I am in our ocean. I submit my body, wave after wave. We begin the day with god, end in fragments. Every day, we  live… tikkun olam, the reclaiming, the recollecting.  When she takes me from you, when I have learned my lessons, my one weakness is in looking back.

 

There, in an endless loop, you lift your body and fall.

reflections

The first time mom left me alone with my older sister to baby-sit, we played on the swing-set naked, well after dark. We took innocent pictures, but they felt illicit, so after a terrified trip to the supermarket developing counter we hid or destroyed them.  This, I remember.
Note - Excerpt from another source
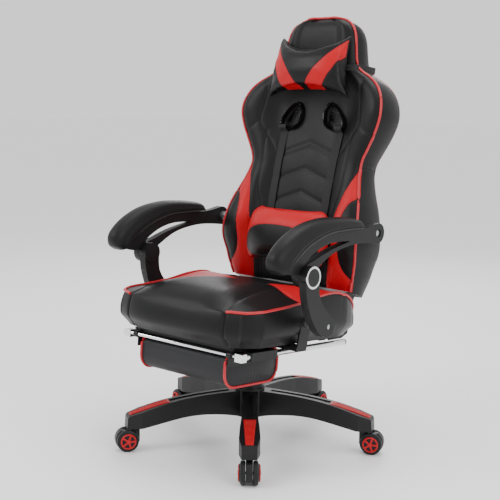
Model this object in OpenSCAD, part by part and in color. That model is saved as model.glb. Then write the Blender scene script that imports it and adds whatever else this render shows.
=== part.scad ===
// Reclining gaming chair with linked arms, a pull-out footrest and a five-star caster base.
// The sitter faces -Y and the sitter's left is +X. The swivel axis is the Z axis and the floor is z = 0.

/* [Base and casters] */
// Distance from the swivel axis to a caster's stem
stem_radius = 326; // [310:1:335]
// Turn of the star base under the seat, seen from above
base_turn = 41; // [0:1:72]
// Diameter of a caster wheel
wheel_d = 60; // [56:1:62]
// Width of one caster tyre
tyre_w = 13; // [11:1:14]
// Height of the base's hub
hub_top = 152; // [146:1:156]

/* [Gas lift] */
// Outer diameter of the column tube
tube_d = 50; // [46:1:52]
// Diameter of the sliding gas cylinder
cylinder_d = 28; // [26:1:30]
// Travel of the seat height
lift_travel = 80; // [60:5:80]

/* [Seat] */
// Backward lean of the seat at rest, in degrees
seat_lean = 4.5; // [3:0.5:6]
// Width of the seat cushion
seat_w = 480; // [470:2:480]
// Height of the seat cushion above its board
seat_h = 140; // [125:1:150]
// Height of the seat cushion's underside before the lean
seat_z = 322; // [320:1:326]

/* [Backrest] */
// Backward lean of the backrest at rest, in degrees
back_lean = 12; // [10:1:14]
// Half width of the backrest at the shoulders
shoulder_w = 246; // [235:1:252]
// Half width of the backrest at the waist
waist_w = 192; // [186:1:198]
// Length of the backrest above its hinge
back_len = 711; // [700:1:720]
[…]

I remember sitting, still as dolls at the top of the stairs, always in our best nightgowns, with our hair combed, waiting to be called in on bridge nights. They would pretend to catch us listening to the party downstairs, and parade us table to table. We know our lines, our roles. We are perfect ornaments. The atmosphere glitters, and we are the tiniest belles. After they send us to bed, for real this time, we continue to sit at the top of the stairs.  We eat the candy we stole from each table, quietly unwrapping the foil and savouring our spoils. This is payment for services rendered.

I am absorbed in a box of stones. They are gateways, to other worlds, other paradigms. I have been hiding at the downtown library devouring dense fantasy novels. They are becoming real for me, but that is a secret I know how to keep. the red stone with the orange bleed is the key. It is the ill-earth stone. Downstairs they might be screaming, but all I hear is the pulse of this other world, so small between my fingers.

I overslept again, and missed the short bus trip up the hill. I pull on my knit cap and trek through the woods in the snow. I am in second grade. I take the wrong path and wind up crying and lost, in a mess of blackberry thorns. When I arrive at school, I pull thorns from my skin and my clothes while the teacher yells. I fold my hat on my desk, and think about my grandmother’s hands.

Snow again. I keep my house-key on the belt-loop of my jeans. The bell rings, and the bus waits outside. If I run to the bathroom, I will miss the bus. I pull on my snow-pants, and hope for the best. In front of my house, my best friend is screaming with laughter…. “You’re gonna do it again”. I am trying to wrestle my key out of my snow pants, and flushing red with embarrassment. I give up, throw my backpack down, strip, and pee in the yard. This is the first time in weeks I have not peed in my snow-suit. Victorious, I collect my key, and let my stunned friend into the empty house.

Back at school they won’t let me go to the bathroom alone anymore. I recently saw a sequel to The Wizard of Oz, and have been lost in the bathroom for days, talking to the mirror. I am convinced that the girl in the mirror is not me, and that she is trapped there. When they force me to have a bathroom buddy, Sarah Sherwood catches me whispering to the mirror in secret, and asks what I am doing. I realize that I will never see my friend again, and spend the rest of the day inconsolable.

I am sitting on the bed waiting. All morning there must have been screaming because I am sitting now defeated, in a purple gingham dress. I am four years old. I hold my limbs like a dolls limbs. I do not posses myself anymore. I am certain that they will not detect my vacation, so long as I can be posed for the family portrait. My bedspread is yellow, and I imagine the yellow has taken over everything. Pale and listless, the morning passes without incident.

One summer night a stranger grabs my arm and I fall to the ground screaming. “You are not my family”. I am 26 years old. There are years stripped away then, and I cry until I start to dry heave into the dead grass. All around me I hear the terrifying forgotten sounds. I am so small. Everything is happening above my head, in negative space. This, I may never remember.